As possibilidades para contar histórias são muitas. Na música, as letras, vídeos e performances ajudam. O cenário gótico que o diga. Aliados à estética “sombria” que o estilo inevitavelmente traz, artistas usam essa carga dramática a seu favor na narrativa.

Para passear pela própria linha do tempo, a banda cearense Plastique Noir, uma das mais respeitadas no subgênero musical, prepara o documentário “Imaginary Walls“. Previsto para estrear entre o final de 2015 e o início de 2016, o filme é uma realização da Filmerama Produções.

O longa-metragem é a forma que o grupo encontrou de comemorar os dez anos de carreira em grande estilo. Com três álbuns lançados, mudanças na formação e até convites para se apresentar no exterior, a banda de Airton S., vocalista, e dos irmãos Danyel Fernandes (guitarra) e Deivyson Teixeira (baixo) tem muita história para contar.

Dirigido por Daniel Aragão, “Imaginary Walls” vai ganhar uma premiere especial para o público alencarino no Cineteatro São Luiz Fortaleza. Depois disso, o filme vai entrar em circuito de festivais.

Airton S. conta que o material que permeia momentos cruciais da trajetória, seja em estúdio, palco e bastidores, estava sendo guardado durante anos. “Uma coisa curiosa é que eu batia muito de frente com o Danyel (Fernandes, guitarrista) quanto a isso, porque ele ‘se trancava’ com esse ouro todo e eu sempre assumia uma atitude do tipo ‘vamos liberar tudo na internet’”, afirma. “Graças ao Danyel, nós temos esse material. Ele estava certo o tempo todo e eu errado”, brinca.
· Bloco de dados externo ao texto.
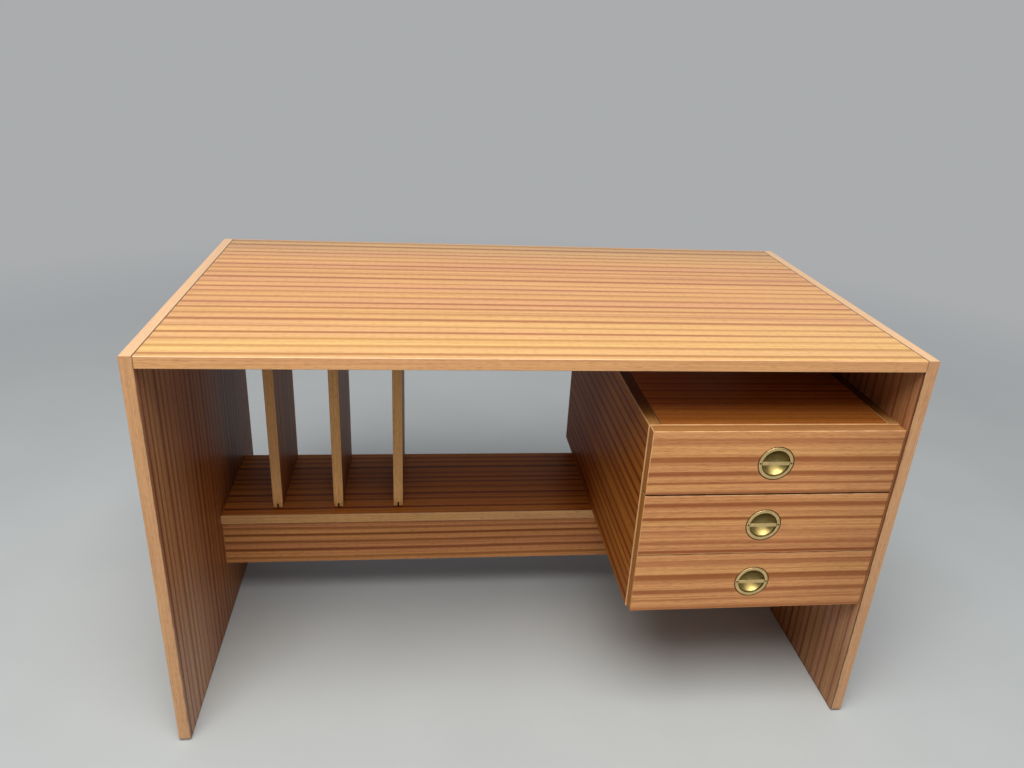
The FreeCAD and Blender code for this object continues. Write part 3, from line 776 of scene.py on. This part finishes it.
def dress_boards():
    """Give each board, lipping and drawer part its own finish."""
    top_low, top_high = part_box("desktop_panel")
    ends = (top_low.x, top_high.x)
    seams = [("x", end, None) for end in ends]
    front, centre_line, back = top_low.y, middle(top_low, top_high).y, top_high.y
    # The desktop's top face shifts colour from front to back: plain along the front edge, pinker towards the middle
    # and cooler at the back. Its underside has painted shade
    aged = [("y", *[front + reach for reach in TOP_FRONT_FADE], TOP_TINT),
            ("y", front, centre_line, TOP_MIDDLE_TINT), ("y", middle(centre_line, back), back, TOP_BACK_TINT)]
    dress(veneer("desktop_veneer", "xyz", 0.98, TOP_LIGHT, TOP_DARK, TOP_PITCH, joints=seams, shine=LACQUER_SHINE,
                 tones=[("z", 1, WHITE, aged), ("z", -1, SHADED_TINT, ())], evenness=1.0),
          "desktop_panel")
    dress(lipping("desktop_edge_lipping", "xyz", 2.0, EDGE_LIGHT, EDGE_DARK, joints=seams, shine=LACQUER_SHINE),
          "desktop_lippings")
    # Painted shade on the shelf, deeper towards the drawer case, and on the apron's front
    bay_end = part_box("case_left_panel")[0].x
    dress(veneer("shelf_veneer", "xyz", 3.0, dark=SHELF_DARK, pitch=FRONT_PITCH,
                 tones=[("z", 1, SHELF_TINT, [("x", bay_end - SHELF_END_FADE, bay_end, SHELF_END_TINT)]),
                        ("z", -1, SHELF_TINT, ())], evenness=0.8),
          "lower_shelf")
    dress(lipping("shelf_edge_lipping", "xyz", 4.0), "shelf_lippings")
    dress(veneer("apron_veneer", "xzy", 14.0, dark=APRON_DARK, tones=[("y", -1, APRON_TINT, ())], evenness=0.7),
          "shelf_apron")

    slab_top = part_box("left_side_panel")[1].z
    # Painted shade and painted sheen on the slab ends' inner faces, deeper higher up, further in and at the back,
    # and on the right end near the floor; painted shade on the lippings' inner faces beside the drawers; dirt and
    # painted contact shade at the feet
    inner = [SLAB_UPPER_AGE, SLAB_DEEP_AGE, SLAB_BACK_AGE]
    for side, inward, seam, seed, spans, edge_tint in (
            ("left", 1, ends[0], 6.0, inner, INNER_EDGE_TINT),
            ("right", -1, ends[1], 7.0, inner + [SLAB_LOW_AGE], GAP_EDGE_TINT)):
        dress(veneer(side + "_end_veneer", "zyx", seed, SLAB_LIGHT, SLAB_DARK, FRONT_PITCH, shine=SLAB_SHINE,
                     tones=[("x", inward, SLAB_TINT, spans), ("x", -inward, SLAB_OUTER_TINT, ())],
                     soiled=FOOT_SOIL, evenness=0.8),
              side + "_side_panel")
        dress(lipping(side + "_end_lipping", "zyx", seed + 0.5, SLAB_EDGE_LIGHT, SLAB_EDGE_DARK,
                      across_beyond=("z", 0.0, slab_top, "yxz"), shine=LACQUER_SHINE, bleached=[("z", 1)],
                      joints=[("x", seam, ("z", 1))], tones=[("x", inward, edge_tint, ())], soiled=FOOT_SOIL),
              side + "_side_lippings")
    # Painted shade on the divider sides, and on the divider lippings' fronts higher up under the desktop
    dress(veneer("divider_veneer", "zyx", 8.0, tones=[("x", sign, SHADED_TINT, ()) for sign in (1, -1)]),
          "divider_left", "divider_middle", "divider_right")
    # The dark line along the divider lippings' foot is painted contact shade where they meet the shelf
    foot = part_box("divider_left")[0].z
    dress(lipping("divider_lipping", "zyx", 9.0, DIVIDER_EDGE_LIGHT, DIVIDER_EDGE_DARK,
                  tones=[("y", -1, WHITE, [DIVIDER_TOP_AGE])],
                  joints=[("z", foot, ("y", -1))]),
          "divider_lippings")

    # Painted shade on the case top, on the lippings' upper faces and on the case sides, deeper higher up and further
    # back; the case top's front strip is darkened a little too
    case_low, case_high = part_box("case_top_panel")
    case_seams = [("x", case_low.x, None), ("x", case_high.x, None)]
    dress(veneer("case_top_veneer", "xyz", 10.0, joints=case_seams,
                 tones=[("z", 1, CASE_TOP_TINT, [CASE_TOP_FRONT_AGE])]),
          "case_top_panel", "case_bottom_panel")
    case_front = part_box("case_cross_lippings")[0].y
    fading_back = [("y", case_front, case_front + CASE_LIPPING_FADE, CASE_LIPPING_TINT)]
    dress(lipping("case_cross_lipping", "xyz", 11.0, tones=[("z", 1, CASE_EDGE_TINT, ())]), "case_cross_lippings")
    side_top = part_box("case_left_panel")[1].z
    for side, seed in (("left", 12.0), ("right", 13.0)):
        dress(veneer(side + "_case_veneer", "yzx", seed, dark=CASE_DARK, pitch=FRONT_PITCH, evenness=0.5,
                     tones=[("x", 1, CASE_TINT, ()), ("x", -1, CASE_TINT, [CASE_UPPER_AGE, CASE_DEEP_AGE])],
                     shine=CASE_SHINE),
              "case_" + side + "_panel")
        dress(lipping(side + "_case_lipping", "zyx", seed + 0.5, across_beyond=("z", 0.0, side_top, "yxz"),
                      tones=[("z", 1, CASE_SIDE_TOP_TINT, fading_back)]),
              "case_" + side + "_lippings")

    # Painted shade on the drawer fronts towards the right slab, on the lippings' left faces, on their faces shut in
    # the gaps and on the top drawer's upper face; the dark ring round each pull is dirt and painted shade of the gap
    right_end = [("x", case_high.x - FRONT_END_FADE, case_high.x, FRONT_END_TINT)]
    shut_in = ((1,), (-1, 1), (-1,))
    for index, (name, hidden_edges, wear) in enumerate(zip(DRAWERS, shut_in, FRONT_WEAR)):
        core_low, core_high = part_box("drawer_" + name + "_front")
        centre, radius = pull_sizes(name)
        dress(veneer(name + "_front_veneer", "xzy", FRONT_SEED, FRONT_LIGHT, pitch=FRONT_PITCH,
                     rings=[(centre, radius)], tones=[("y", -1, WHITE, right_end)]),
              "drawer_" + name + "_front")
        half = (core_high.x - core_low.x) / 2
        narrow = [("z", sign, GAP_TINT, ()) for sign in hidden_edges]
        if 1 not in hidden_edges:
            narrow.append(("z", 1, FRONT_TOP_TINT, ()))
        dress(lipping(name + "_front_lipping", "xzy", FRONT_SEED + index + 0.5, wear=wear,
                      tones=[("x", -1, STRIP_TINT, ()), ("y", -1, WHITE, right_end)] + narrow,
                      veneered=("y", "xzy", FRONT_SEED, FRONT_PITCH),
                      across_beyond=("x", middle(core_low, core_high).x, half, "zxy")),
              "drawer_" + name + "_front_lippings")

    side_wood = drawer_wood("drawer_side_wood", "yzx", 20.0)
    back_wood = drawer_wood("drawer_back_wood", "xzy", 21.0)
    bottom_ply = plywood("drawer_bottom_ply", "xyz", 22.0)
    for name in DRAWERS:
        drawer = "drawer_" + name
        dress(side_wood, drawer + "_left_side", drawer + "_right_side")
        dress(back_wood, drawer + "_back")
        dress(bottom_ply, drawer + "_bottom")
    dress(plywood("case_back_ply", "xzy", 23.0), "case_back_panel")
    dress(beech("runner_beech", 24.0), "left_runners", "right_runners", "desktop_tongues", "shelf_tongues",
          "apron_tongues", "case_tongues")
    # Painted shade on the tongues' front and back faces, seen in the slots under the dividers
    dress(beech("divider_tongue_beech", 25.0, tones=[("y", sign, SLOT_TINT, ()) for sign in (-1, 1)]),
          "divider_tongues")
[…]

O fundador do grupo também se responsabilizou pela pré-roteirização do projeto, “a fim de traçar as direções dos acontecimentos e suas consequências”, assinalando pessoas-chave para a história da Plastique. Entre os entrevistados, o produtor Rafael Lucena e o DJ Dado Pinheiro, que abraçou a banda quando eles ainda nem tinham feito a estréia nos palcos.

Trajetória

Márcio Benevides, ex-guitarrista e membro co-fundador, diz que revisitar a trajetória é “vital e justo”. Para ele, o registro é válido por evidenciar o “dilema” de uma banda que sentiu na pele que a busca pelo profissionalismo “é muito mais ralação e organização que falso glamour”.

“É também um desejo franco de enterrar as mágoas do passado. É um ‘eterno retorno’ muito bacana de se vivenciar”, afirma. O retorno citado por Márcio ocorre na mesma época da estreia do Black Knight Freqüency, novo projeto do músico.

Cena gótica

De acordo com Daniel Aragão, responsável pela direção do longa-metragem, o doc está passando por uma nova montagem e deve ser finalizado nas próximas semanas. Ele afirma que além de passear pela trajetória do grupo, o filme abrange a importância da cena gótica no Brasil.

Aragão reconhece o potencial de comercialização para fora do país e diz que essa relação com a cultura no exterior está sendo pensada. “O filme aborda a musicalidade, e traz muito da estética do suspense e do cinema expressionista, tão valorizado pela sub-cultura gótica”, comenta. “Embora pequeno no Brasil, o movimento tem público fiel no exterior, principalmente na Europa. Acredito que esse é o ponto forte do projeto”.